▸ Task to complete
Return exactly and only these lines: the first of the listing through the one containing "# The origin".

▸ Material provided
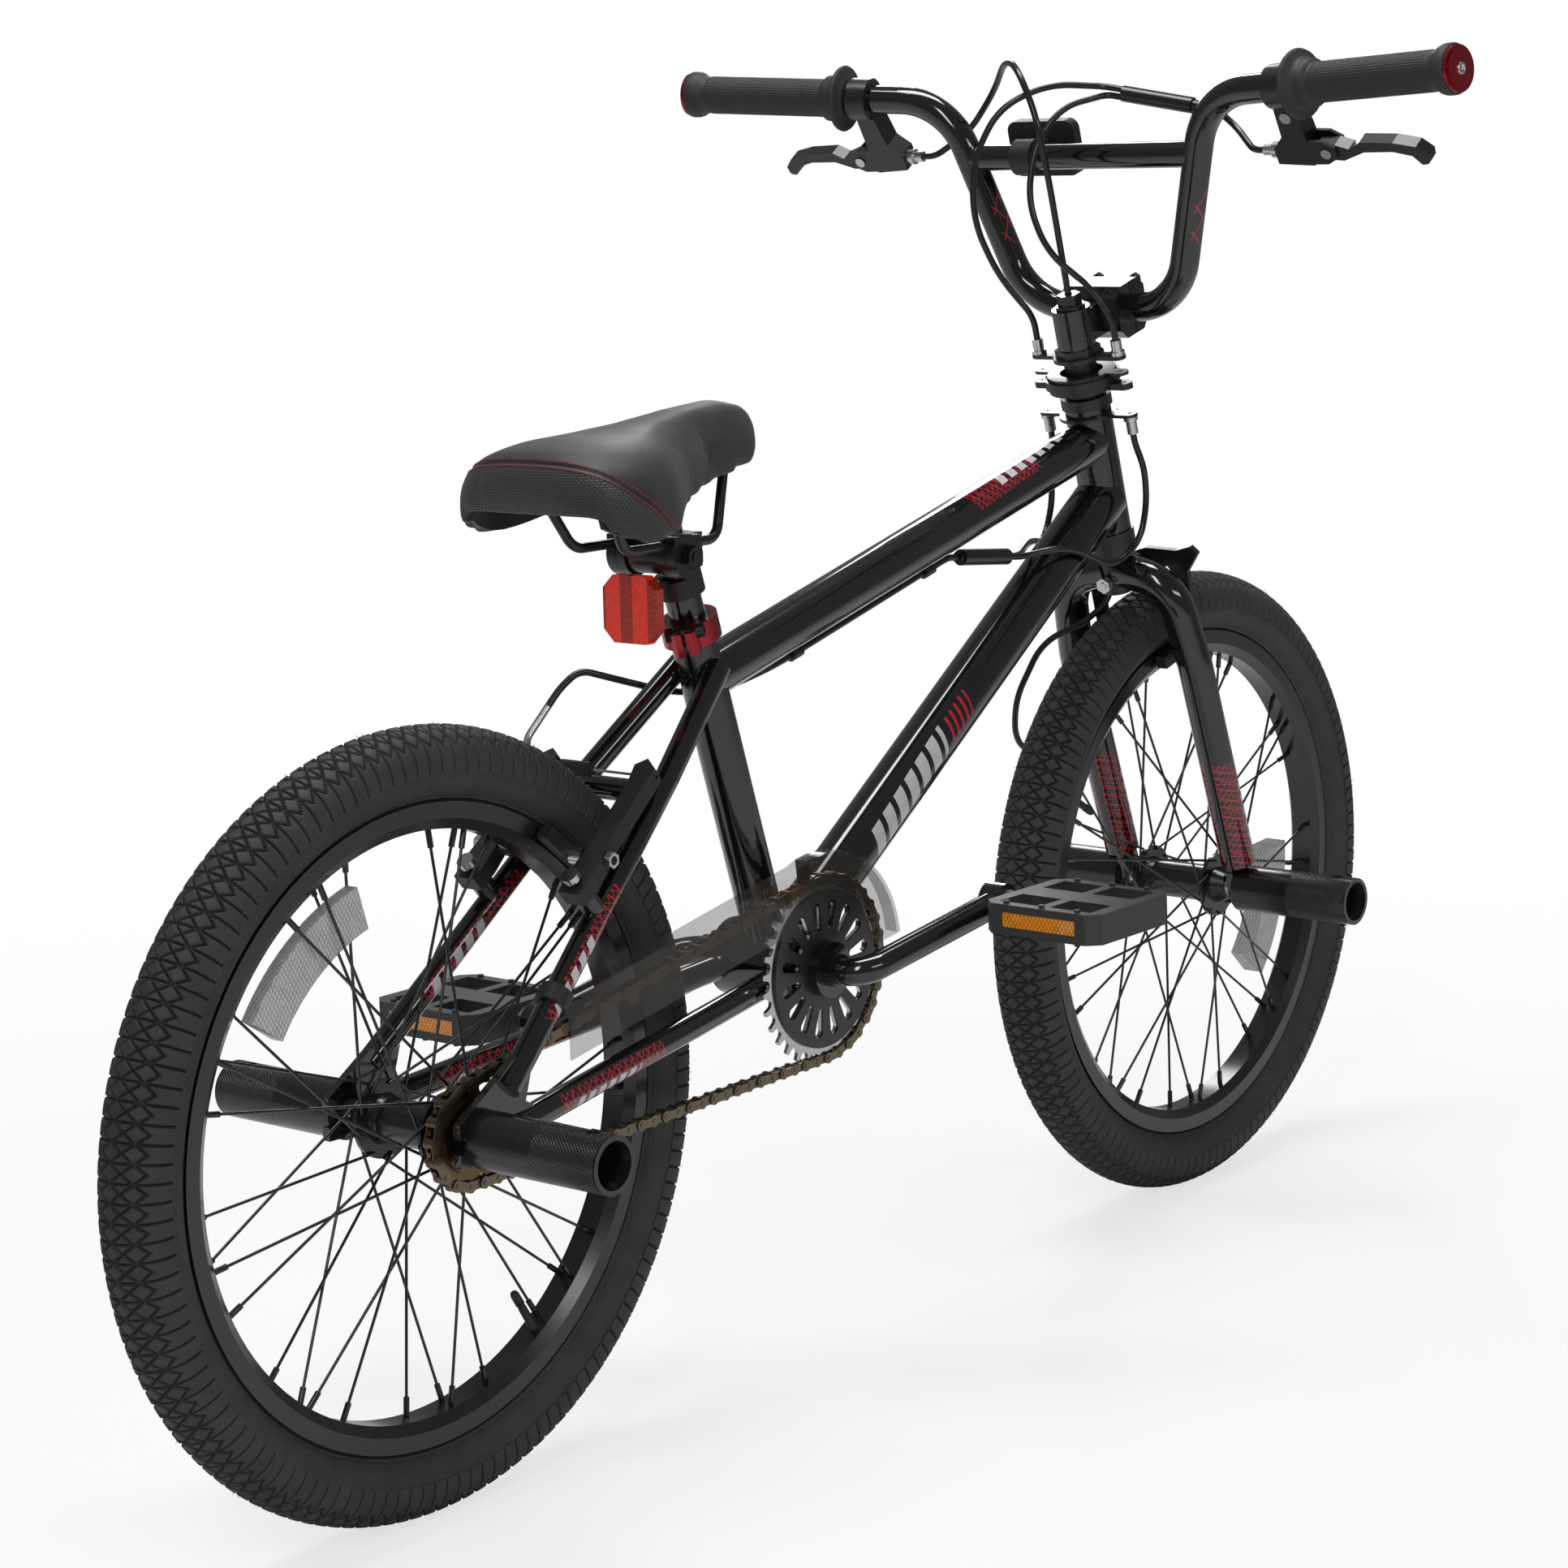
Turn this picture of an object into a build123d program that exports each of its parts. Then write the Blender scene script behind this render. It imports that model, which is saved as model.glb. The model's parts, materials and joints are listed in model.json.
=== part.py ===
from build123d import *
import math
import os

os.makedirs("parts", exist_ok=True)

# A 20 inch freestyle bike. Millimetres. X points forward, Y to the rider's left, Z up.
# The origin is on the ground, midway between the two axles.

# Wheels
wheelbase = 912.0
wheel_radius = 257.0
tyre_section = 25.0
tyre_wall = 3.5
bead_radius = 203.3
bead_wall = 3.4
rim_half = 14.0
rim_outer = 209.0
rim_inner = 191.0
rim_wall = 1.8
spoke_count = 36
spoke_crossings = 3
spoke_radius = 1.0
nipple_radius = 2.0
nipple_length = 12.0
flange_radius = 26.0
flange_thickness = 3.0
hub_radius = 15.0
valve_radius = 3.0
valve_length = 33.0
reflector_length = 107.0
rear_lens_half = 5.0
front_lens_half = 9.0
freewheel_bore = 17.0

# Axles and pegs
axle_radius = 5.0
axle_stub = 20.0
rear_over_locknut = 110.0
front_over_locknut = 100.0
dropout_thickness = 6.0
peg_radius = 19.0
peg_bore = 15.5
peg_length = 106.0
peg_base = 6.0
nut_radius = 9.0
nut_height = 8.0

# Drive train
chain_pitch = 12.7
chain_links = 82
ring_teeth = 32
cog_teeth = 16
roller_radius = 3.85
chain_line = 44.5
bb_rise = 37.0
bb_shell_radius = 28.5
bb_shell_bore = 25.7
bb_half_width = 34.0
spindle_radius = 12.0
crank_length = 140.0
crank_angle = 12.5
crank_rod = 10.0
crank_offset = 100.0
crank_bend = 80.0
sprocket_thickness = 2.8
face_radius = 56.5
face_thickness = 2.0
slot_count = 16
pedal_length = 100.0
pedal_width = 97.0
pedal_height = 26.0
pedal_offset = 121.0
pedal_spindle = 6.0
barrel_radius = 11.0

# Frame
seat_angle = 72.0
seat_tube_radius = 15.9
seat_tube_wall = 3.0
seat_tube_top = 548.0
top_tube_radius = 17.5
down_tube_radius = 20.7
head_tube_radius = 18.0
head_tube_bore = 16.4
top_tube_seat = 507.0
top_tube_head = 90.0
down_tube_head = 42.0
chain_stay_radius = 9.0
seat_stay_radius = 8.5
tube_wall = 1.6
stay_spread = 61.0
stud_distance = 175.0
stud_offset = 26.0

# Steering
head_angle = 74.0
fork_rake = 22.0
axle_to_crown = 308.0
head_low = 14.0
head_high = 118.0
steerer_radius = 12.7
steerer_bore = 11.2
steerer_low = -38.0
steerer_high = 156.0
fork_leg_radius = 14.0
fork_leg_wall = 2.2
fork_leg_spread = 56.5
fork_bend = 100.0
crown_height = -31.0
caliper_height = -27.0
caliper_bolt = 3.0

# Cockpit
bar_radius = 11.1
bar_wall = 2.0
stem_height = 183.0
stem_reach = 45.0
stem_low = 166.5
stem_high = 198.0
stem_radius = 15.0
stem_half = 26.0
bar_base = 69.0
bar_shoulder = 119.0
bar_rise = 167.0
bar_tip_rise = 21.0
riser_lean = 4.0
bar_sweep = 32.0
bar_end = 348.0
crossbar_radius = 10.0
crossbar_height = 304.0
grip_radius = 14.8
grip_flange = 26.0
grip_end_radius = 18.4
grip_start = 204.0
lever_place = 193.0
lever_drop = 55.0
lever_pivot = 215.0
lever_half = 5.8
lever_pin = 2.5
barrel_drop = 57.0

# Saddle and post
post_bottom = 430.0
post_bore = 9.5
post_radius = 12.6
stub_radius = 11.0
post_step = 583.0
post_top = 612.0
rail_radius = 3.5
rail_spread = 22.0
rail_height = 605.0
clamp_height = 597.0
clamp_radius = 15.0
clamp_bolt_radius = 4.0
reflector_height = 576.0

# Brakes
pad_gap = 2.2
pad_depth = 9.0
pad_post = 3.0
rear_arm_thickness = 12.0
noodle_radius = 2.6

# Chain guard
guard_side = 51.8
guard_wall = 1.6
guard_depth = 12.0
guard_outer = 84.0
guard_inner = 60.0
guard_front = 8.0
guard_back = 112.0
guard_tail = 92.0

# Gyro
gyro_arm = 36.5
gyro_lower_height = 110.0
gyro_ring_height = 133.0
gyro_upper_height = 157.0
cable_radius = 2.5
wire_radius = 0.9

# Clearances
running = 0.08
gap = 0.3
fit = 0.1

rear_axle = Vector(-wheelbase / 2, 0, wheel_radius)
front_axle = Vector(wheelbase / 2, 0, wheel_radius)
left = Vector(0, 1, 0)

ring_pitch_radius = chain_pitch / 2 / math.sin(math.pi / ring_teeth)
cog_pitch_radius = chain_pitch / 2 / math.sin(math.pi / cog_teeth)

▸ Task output
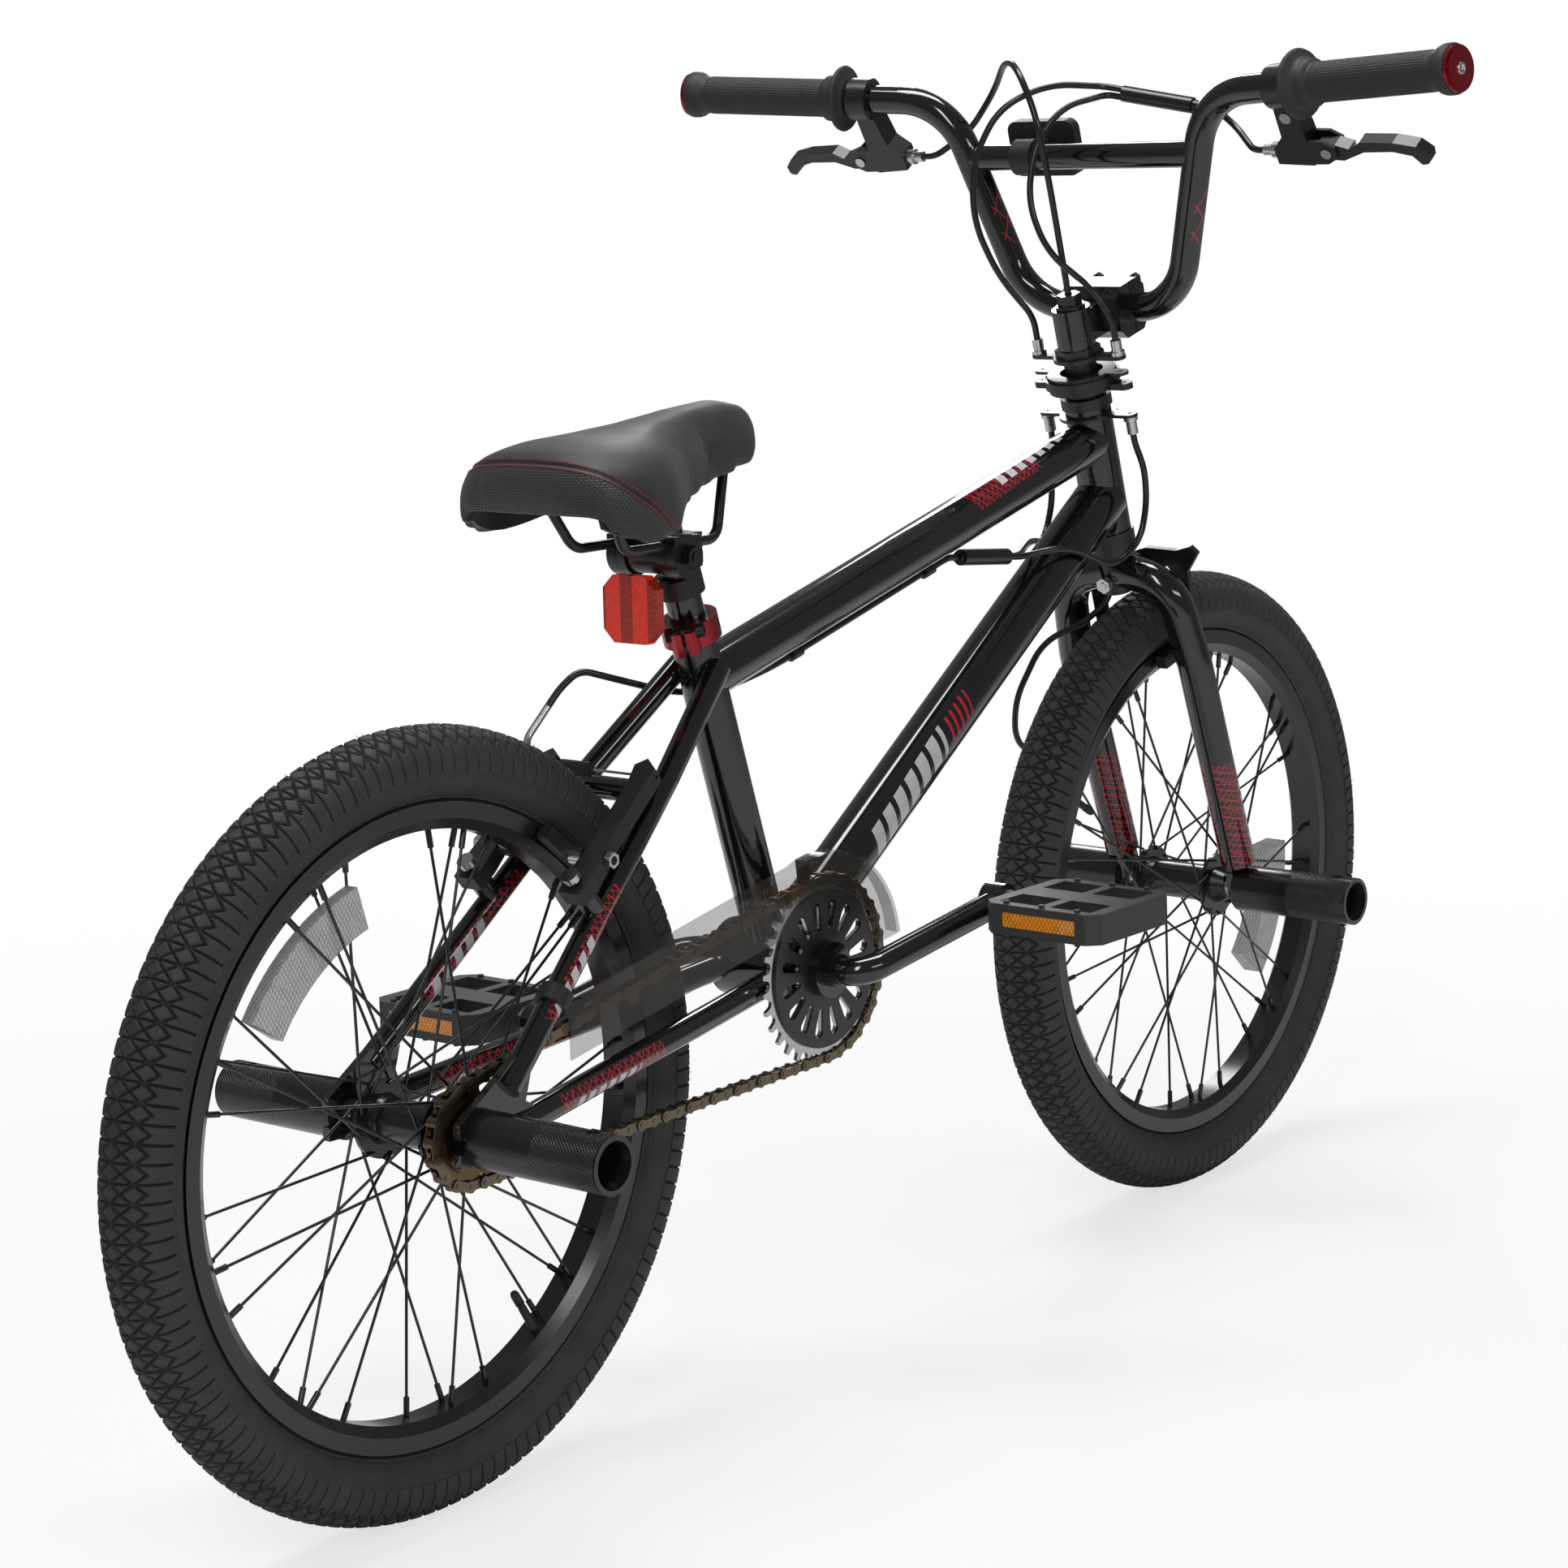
Turn this picture of an object into a build123d program that exports each of its parts. Then write the Blender scene script behind this render. It imports that model, which is saved as model.glb. The model's parts, materials and joints are listed in model.json.
=== part.py ===
from build123d import *
import math
import os

os.makedirs("parts", exist_ok=True)

# A 20 inch freestyle bike. Millimetres. X points forward, Y to the rider's left, Z up.
# The origin is on the ground, midway between the two axles.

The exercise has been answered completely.